What to work on: Output the records. Match them exactly.

The records:
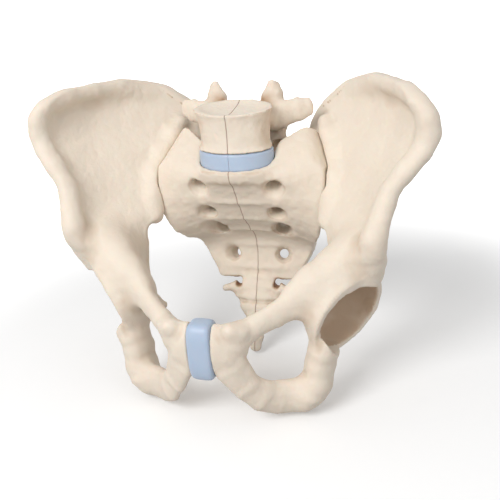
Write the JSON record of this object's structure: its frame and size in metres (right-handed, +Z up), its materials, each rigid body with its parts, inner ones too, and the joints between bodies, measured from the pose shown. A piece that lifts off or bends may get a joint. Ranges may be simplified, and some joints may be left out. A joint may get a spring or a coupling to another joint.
{
  "type": "anatomical pelvis model",
  "caption": "Female pelvis skeleton model with hip bones, sacrum, coccyx, fifth lumbar vertebra and blue cartilage discs, parted in the median plane and held by magnets.",
  "frame": {"origin": "on the table under the middle of the bounding box", "axes": "+X towards the subject's left, -Y to the front (pubic joint), +Z up from the table; the median plane is X = 0"},
  "size_m": [0.2712, 0.1664, 0.206],
  "materials": {
    "bone": "matt ivory plastic with a light tan wash in the hollows",
    "cartilage": "satin pale blue plastic",
    "magnet": "nickel plated"
  },
  "bodies": {
    "root": {"left_hip_bone": "bone", "left_sacrum_half": "bone", "left_lumbar_half": "bone", "left_disc_half": "cartilage", "left_sacrum_upper_magnet": "magnet", "left_sacrum_lower_magnet": "magnet", "left_lumbar_magnet": "magnet", "right_hip_bone": "bone", "right_sacrum_half": "bone", "right_lumbar_half": "bone", "right_disc_half": "cartilage", "right_sacrum_upper_magnet": "magnet", "right_sacrum_lower_magnet": "magnet", "right_lumbar_magnet": "magnet", "pubic_disc": "cartilage", "left_pubic_magnet": "magnet", "disc_magnet": "magnet"}
  },
  "joints": []
}
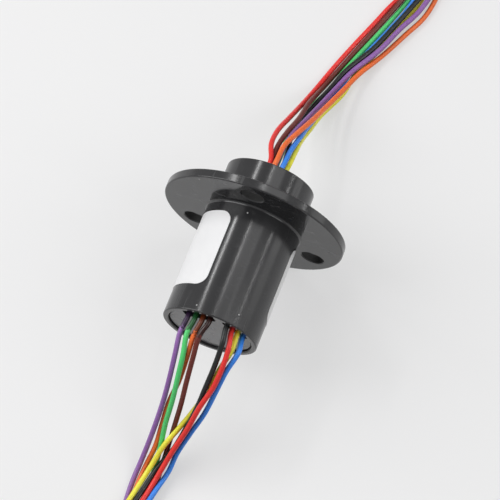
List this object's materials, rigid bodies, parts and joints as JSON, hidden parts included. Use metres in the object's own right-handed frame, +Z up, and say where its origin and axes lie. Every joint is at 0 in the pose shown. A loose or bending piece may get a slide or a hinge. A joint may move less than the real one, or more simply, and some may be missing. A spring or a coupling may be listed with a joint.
{
  "type": "slip ring",
  "caption": "Capsule slip ring with a round mounting flange, a label round the body and a bundle of coloured leads at each end.",
  "frame": {"origin": "centre of the flange's mounting face, on the spin axis", "axes": "+Y along the spin axis towards the nose, +Z up, with one flange hole at the top"},
  "size_m": [0.059, 0.2182, 0.0423],
  "materials": {
    "housing_plastic": "satin",
    "label_film": "satin",
    "cap_resin": "matt",
    "inner_plastic": "satin",
    "board": "satin",
    "bearing_steel": "polished",
    "hub_plastic": "satin",
    "bush_rubber": "matt",
    "collar_metal": "satin",
    "insulator": "satin",
    "ring_brass": "polished",
    "block_plastic": "satin",
    "brush_wire": "polished",
    "coil_bundle": "satin",
    "tie_plastic": "satin",
    "lead_purple": "satin",
    "lead_green": "satin",
    "lead_orange": "satin",
    "lead_brown": "satin",
    "lead_black": "satin",
    "lead_red": "satin",
    "lead_yellow": "satin",
    "lead_blue": "satin"
  },
  "bodies": {
    "stator": {"housing": "housing_plastic", "label": "label_film", "end_cap": "cap_resin", "rear_carrier": "inner_plastic", "terminal_board": "board", "front_outer_race": "bearing_steel", "rear_outer_race": "bearing_steel", "brush_block_left": "block_plastic", "brush_block_right": "block_plastic", "brushes_left": "brush_wire", "brushes_right": "brush_wire", "stator_lead_purple": "lead_purple", "stator_lead_green": "lead_green", "stator_lead_orange": "lead_orange", "stator_lead_brown": "lead_brown", "stator_lead_black": "lead_black", "stator_lead_red": "lead_red", "stator_lead_yellow": "lead_yellow", "stator_lead_blue": "lead_blue", "stator_coil": "coil_bundle", "stator_tie": "tie_plastic"},
    "rotor": {"front_inner_race": "bearing_steel", "rear_inner_race": "bearing_steel", "rotor_shaft": "inner_plastic", "rotor_hub": "hub_plastic", "lead_bush": "bush_rubber", "lock_collar": "collar_metal", "insulating_discs": "insulator", "slip_ring_1": "ring_brass", "slip_ring_2": "ring_brass", "slip_ring_3": "ring_brass", "slip_ring_4": "ring_brass", "slip_ring_5": "ring_brass", "slip_ring_6": "ring_brass", "slip_ring_7": "ring_brass", "slip_ring_8": "ring_brass", "rotor_lead_yellow": "lead_yellow", "rotor_lead_blue": "lead_blue", "rotor_lead_orange": "lead_orange", "rotor_lead_red": "lead_red", "rotor_lead_brown": "lead_brown", "rotor_lead_green": "lead_green", "rotor_lead_black": "lead_black", "rotor_lead_purple": "lead_purple", "rotor_coil": "coil_bundle", "rotor_tie": "tie_plastic"},
    "front_ball_set": {"front_balls": "bearing_steel"},
    "rear_ball_set": {"rear_balls": "bearing_steel"}
  },
  "joints": [
    {"name": "rotor_spin", "type": "hinge", "parent": "stator", "child": "rotor", "pos_m": [0, 0, 0], "axis": [0, 1, 0], "continuous": true},
    {"name": "front_balls_roll", "type": "hinge", "parent": "stator", "child": "front_ball_set", "pos_m": [0, 0, 0], "axis": [0, 1, 0], "continuous": true},
    {"name": "rear_balls_roll", "type": "hinge", "parent": "stator", "child": "rear_ball_set", "pos_m": [0, 0, 0], "axis": [0, 1, 0], "continuous": true}
  ],
  "couplings": [
    {"joint": "front_balls_roll", "follows": "rotor_spin", "ratio": 0.4},
    {"joint": "rear_balls_roll", "follows": "rotor_spin", "ratio": 0.3875}
  ]
}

Task result:
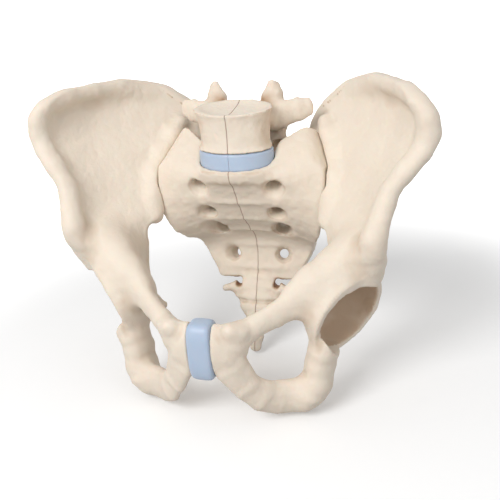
Write the JSON record of this object's structure: its frame and size in metres (right-handed, +Z up), its materials, each rigid body with its parts, inner ones too, and the joints between bodies, measured from the pose shown. A piece that lifts off or bends may get a joint. Ranges may be simplified, and some joints may be left out. A joint may get a spring or a coupling to another joint.
{
  "type": "anatomical pelvis model",
  "caption": "Female pelvis skeleton model with hip bones, sacrum, coccyx, fifth lumbar vertebra and blue cartilage discs, parted in the median plane and held by magnets.",
  "frame": {"origin": "on the table under the middle of the bounding box", "axes": "+X towards the subject's left, -Y to the front (pubic joint), +Z up from the table; the median plane is X = 0"},
  "size_m": [0.2712, 0.1664, 0.206],
  "materials": {
    "bone": "matt ivory plastic with a light tan wash in the hollows",
    "cartilage": "satin pale blue plastic",
    "magnet": "nickel plated"
  },
  "bodies": {
    "root": {"left_hip_bone": "bone", "left_sacrum_half": "bone", "left_lumbar_half": "bone", "left_disc_half": "cartilage", "left_sacrum_upper_magnet": "magnet", "left_sacrum_lower_magnet": "magnet", "left_lumbar_magnet": "magnet", "right_hip_bone": "bone", "right_sacrum_half": "bone", "right_lumbar_half": "bone", "right_disc_half": "cartilage", "right_sacrum_upper_magnet": "magnet", "right_sacrum_lower_magnet": "magnet", "right_lumbar_magnet": "magnet", "pubic_disc": "cartilage", "left_pubic_magnet": "magnet", "disc_magnet": "magnet"}
  },
  "joints": []
}
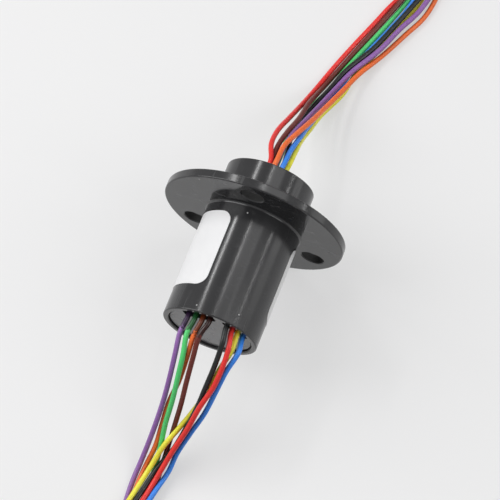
List this object's materials, rigid bodies, parts and joints as JSON, hidden parts included. Use metres in the object's own right-handed frame, +Z up, and say where its origin and axes lie. Every joint is at 0 in the pose shown. A loose or bending piece may get a slide or a hinge. A joint may move less than the real one, or more simply, and some may be missing. A spring or a coupling may be listed with a joint.
{
  "type": "slip ring",
  "caption": "Capsule slip ring with a round mounting flange, a label round the body and a bundle of coloured leads at each end.",
  "frame": {"origin": "centre of the flange's mounting face, on the spin axis", "axes": "+Y along the spin axis towards the nose, +Z up, with one flange hole at the top"},
  "size_m": [0.059, 0.2182, 0.0423],
  "materials": {
    "housing_plastic": "satin",
    "label_film": "satin",
    "cap_resin": "matt",
    "inner_plastic": "satin",
    "board": "satin",
    "bearing_steel": "polished",
    "hub_plastic": "satin",
    "bush_rubber": "matt",
    "collar_metal": "satin",
    "insulator": "satin",
    "ring_brass": "polished",
    "block_plastic": "satin",
    "brush_wire": "polished",
    "coil_bundle": "satin",
    "tie_plastic": "satin",
    "lead_purple": "satin",
    "lead_green": "satin",
    "lead_orange": "satin",
    "lead_brown": "satin",
    "lead_black": "satin",
    "lead_red": "satin",
    "lead_yellow": "satin",
    "lead_blue": "satin"
  },
  "bodies": {
    "stator": {"housing": "housing_plastic", "label": "label_film", "end_cap": "cap_resin", "rear_carrier": "inner_plastic", "terminal_board": "board", "front_outer_race": "bearing_steel", "rear_outer_race": "bearing_steel", "brush_block_left": "block_plastic", "brush_block_right": "block_plastic", "brushes_left": "brush_wire", "brushes_right": "brush_wire", "stator_lead_purple": "lead_purple", "stator_lead_green": "lead_green", "stator_lead_orange": "lead_orange", "stator_lead_brown": "lead_brown", "stator_lead_black": "lead_black", "stator_lead_red": "lead_red", "stator_lead_yellow": "lead_yellow", "stator_lead_blue": "lead_blue", "stator_coil": "coil_bundle", "stator_tie": "tie_plastic"},
    "rotor": {"front_inner_race": "bearing_steel", "rear_inner_race": "bearing_steel", "rotor_shaft": "inner_plastic", "rotor_hub": "hub_plastic", "lead_bush": "bush_rubber", "lock_collar": "collar_metal", "insulating_discs": "insulator", "slip_ring_1": "ring_brass", "slip_ring_2": "ring_brass", "slip_ring_3": "ring_brass", "slip_ring_4": "ring_brass", "slip_ring_5": "ring_brass", "slip_ring_6": "ring_brass", "slip_ring_7": "ring_brass", "slip_ring_8": "ring_brass", "rotor_lead_yellow": "lead_yellow", "rotor_lead_blue": "lead_blue", "rotor_lead_orange": "lead_orange", "rotor_lead_red": "lead_red", "rotor_lead_brown": "lead_brown", "rotor_lead_green": "lead_green", "rotor_lead_black": "lead_black", "rotor_lead_purple": "lead_purple", "rotor_coil": "coil_bundle", "rotor_tie": "tie_plastic"},
    "front_ball_set": {"front_balls": "bearing_steel"},
    "rear_ball_set": {"rear_balls": "bearing_steel"}
  },
  "joints": [
    {"name": "rotor_spin", "type": "hinge", "parent": "stator", "child": "rotor", "pos_m": [0, 0, 0], "axis": [0, 1, 0], "continuous": true},
    {"name": "front_balls_roll", "type": "hinge", "parent": "stator", "child": "front_ball_set", "pos_m": [0, 0, 0], "axis": [0, 1, 0], "continuous": true},
    {"name": "rear_balls_roll", "type": "hinge", "parent": "stator", "child": "rear_ball_set", "pos_m": [0, 0, 0], "axis": [0, 1, 0], "continuous": true}
  ],
  "couplings": [
    {"joint": "front_balls_roll", "follows": "rotor_spin", "ratio": 0.4},
    {"joint": "rear_balls_roll", "follows": "rotor_spin", "ratio": 0.3875}
  ]
}